TO DO – Nothing but the lines from the line that contains "combine(leg_shell, floor)" through the line that contains "for node in" should appear in the output, each reproduced exactly.

DATASET EXTRACT –
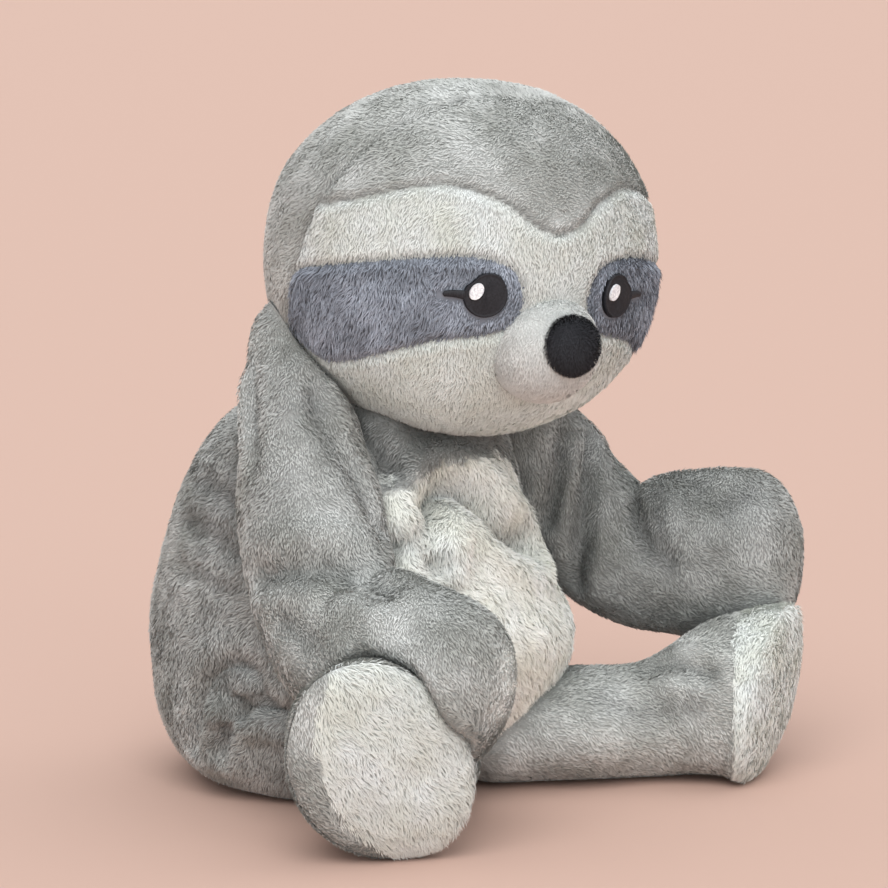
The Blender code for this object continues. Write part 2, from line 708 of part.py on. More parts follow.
def glint_outline():
    turns = [2 * math.pi * k / SMALL_SIDES for k in range(SMALL_SIDES)]
    half_wide, half_tall = 0.5 * GLINT_WIDTH, 0.5 * GLINT_HEIGHT
    return [Vector((half_wide * math.cos(a), half_tall * math.sin(a))) for a in turns]


def stitched_spot(name, outline, low, thickness, finish, frame):
    shape = prism(f"{name} outline", outline, -HEAD_DEPTH, 0).data.copy()
    spot = node(name, shape, finish, frame, head.carrier)
    skin(spot, low, low + thickness)


for side, label in SIDES:
    turn = Matrix.Rotation(side * math.asin(EYE_SHARES[0]), 4, "Z")
    eye_frame = HEAD_FRAME @ turn @ Matrix.Translation((0, 0, half_head.z * EYE_SHARES[1]))
    stitched_spot(f"eye_{label}", eye_outline(side), PATCH_GAP, EYE_THICKNESS, stitch_black, eye_frame)
    place = Vector((GLINT_SHARES[0], 0, GLINT_SHARES[1])) * EYE_SIZE
    glint_frame = eye_frame @ Matrix.Translation((-place.x, 0, place.z))
    low = 2 * PATCH_GAP + EYE_THICKNESS
    stitched_spot(f"eye_highlight_{label}", glint_outline(), low, GLINT_THICKNESS, stitch_white, glint_frame)


# Arms
for side, label in SIDES:
    cover = node(f"arm_cover_{label}", settled(arms[side].shell()), grey, carrier=arms[side].carrier)
    width = 2 * ARMHOLE_RADIUS
    armhole = egg("armhole", width, width, width, SMALL_SIDES, SMALL_ROWS)
    opening = Matrix.Translation(shoulder(side) - side * SHOULDER_RADIUS * Vector((1, 0, 0)))
    combine(cover, helper(f"armhole {label}", armhole, opening))
    arms[side].filling(f"arm_stuffing_{label}", fibre)


# Legs: the cover ends at a seam round the sole
floor = block("floor", (-reach, -reach, -reach), (reach, reach, 0))
for side, label in SIDES:
    leg_shell = legs[side].shell()
    combine(leg_shell, floor)
    leg_mesh = settled(leg_shell)
    seam, edge = sole_frame(side), 0.5 * PANEL_GAP
    beyond = block(f"beyond sole seam {label}", (-reach, -reach, -edge), (reach, reach, reach), seam)
    behind = block(f"behind sole seam {label}", (-reach, -reach, -reach), (reach, reach, edge), seam)
    cover = node(f"leg_cover_{label}", leg_mesh, grey, carrier=legs[side].carrier)
    combine(cover, beyond)
    sole = node(f"sole_{label}", leg_mesh.copy(), cream, carrier=legs[side].carrier)
    combine(sole, behind)
    legs[side].filling(f"leg_stuffing_{label}", fibre)
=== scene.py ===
"""Looks of a sitting plush sloth: sewn panels with their pile, stitched eyes, floor, light and camera."""

import json
from collections import namedtuple
from math import asin, copysign, cos, hypot, pi, radians, sin

import bpy
import numpy as np
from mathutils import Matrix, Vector
from mathutils.bvhtree import BVHTree


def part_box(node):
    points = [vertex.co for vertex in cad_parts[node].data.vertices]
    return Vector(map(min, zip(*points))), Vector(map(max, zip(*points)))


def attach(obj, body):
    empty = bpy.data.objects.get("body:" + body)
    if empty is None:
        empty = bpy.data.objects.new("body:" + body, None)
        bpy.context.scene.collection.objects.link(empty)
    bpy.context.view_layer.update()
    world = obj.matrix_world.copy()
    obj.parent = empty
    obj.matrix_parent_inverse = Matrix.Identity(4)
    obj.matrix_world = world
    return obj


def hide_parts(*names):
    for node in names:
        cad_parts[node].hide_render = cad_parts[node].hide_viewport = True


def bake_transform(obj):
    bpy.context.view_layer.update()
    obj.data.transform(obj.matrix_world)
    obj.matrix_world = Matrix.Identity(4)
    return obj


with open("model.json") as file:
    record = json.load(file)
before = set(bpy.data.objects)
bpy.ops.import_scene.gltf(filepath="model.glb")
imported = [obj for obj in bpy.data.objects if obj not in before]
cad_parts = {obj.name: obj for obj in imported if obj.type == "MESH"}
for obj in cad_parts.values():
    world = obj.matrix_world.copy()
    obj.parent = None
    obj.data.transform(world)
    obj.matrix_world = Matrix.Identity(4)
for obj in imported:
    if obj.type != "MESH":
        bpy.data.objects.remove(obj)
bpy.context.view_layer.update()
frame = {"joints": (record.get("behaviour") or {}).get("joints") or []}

RIGHT, LEFT = -1, 1
SIDES = ((RIGHT, "right"), (LEFT, "left"))
UP = np.array((0.0, 0.0, 1.0))
JOINTS = {joint["name"]: np.array(joint["pos_m"]) for joint in frame["joints"]}
TINY = 1e-15
MILLIMETRES = 1000

# The photograph's view: a look point at a pixel, the camera's place round it and the size of a pixel there
PHOTO_SIDE = 888
LOOK_POINT = np.array((0.0, -0.02, 0.17))
LOOK_PIXEL = (390, 478)
PIXEL_SIZE = 0.00055
CAMERA_AZIMUTH, CAMERA_RISE = -52, 8
CAMERA_DISTANCE = 2.4
SENSOR = 0.036

# Trunk and head
TRUNK_WIDTH, TRUNK_DEPTH, TRUNK_HEIGHT = 0.216, 0.238, 0.232
TUCK_HEIGHT, TUCK_SHARE = 0.095, 0.42
WAIST_HEIGHT, WAIST_BLEND, CHEST_SHARE = 0.11, 0.064, 0.17
HEAD_WIDTH, HEAD_DEPTH, HEAD_HEIGHT = 0.214, 0.2, 0.193
HEAD_RISE, HEAD_REACH = 0.075, 0.024
HEAD_TURN, HEAD_ROLL = radians(-22), radians(3)
HEAD_FULLNESS, CHIN_SHARE = 2.15, 0.965
MUZZLE_SIZE, MUZZLE_SHARES, MUZZLE_SINK = np.array((0.058, 0.06, 0.057)), (0.86, -0.405), 0.003
NOSE_SIZE, NOSE_SHARES, NOSE_SINK = np.array((0.0292, 0.022, 0.03)), (0.4, 0.06), 0.002
NOSE_REACH = 0.0034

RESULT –
    combine(leg_shell, floor)
    leg_mesh = settled(leg_shell)
    seam, edge = sole_frame(side), 0.5 * PANEL_GAP
    beyond = block(f"beyond sole seam {label}", (-reach, -reach, -edge), (reach, reach, reach), seam)
    behind = block(f"behind sole seam {label}", (-reach, -reach, -reach), (reach, reach, edge), seam)
    cover = node(f"leg_cover_{label}", leg_mesh, grey, carrier=legs[side].carrier)
    combine(cover, beyond)
    sole = node(f"sole_{label}", leg_mesh.copy(), cream, carrier=legs[side].carrier)
    combine(sole, behind)
    legs[side].filling(f"leg_stuffing_{label}", fibre)
=== scene.py ===
"""Looks of a sitting plush sloth: sewn panels with their pile, stitched eyes, floor, light and camera."""

import json
from collections import namedtuple
from math import asin, copysign, cos, hypot, pi, radians, sin

import bpy
import numpy as np
from mathutils import Matrix, Vector
from mathutils.bvhtree import BVHTree


def part_box(node):
    points = [vertex.co for vertex in cad_parts[node].data.vertices]
    return Vector(map(min, zip(*points))), Vector(map(max, zip(*points)))


def attach(obj, body):
    empty = bpy.data.objects.get("body:" + body)
    if empty is None:
        empty = bpy.data.objects.new("body:" + body, None)
        bpy.context.scene.collection.objects.link(empty)
    bpy.context.view_layer.update()
    world = obj.matrix_world.copy()
    obj.parent = empty
    obj.matrix_parent_inverse = Matrix.Identity(4)
    obj.matrix_world = world
    return obj


def hide_parts(*names):
    for node in names:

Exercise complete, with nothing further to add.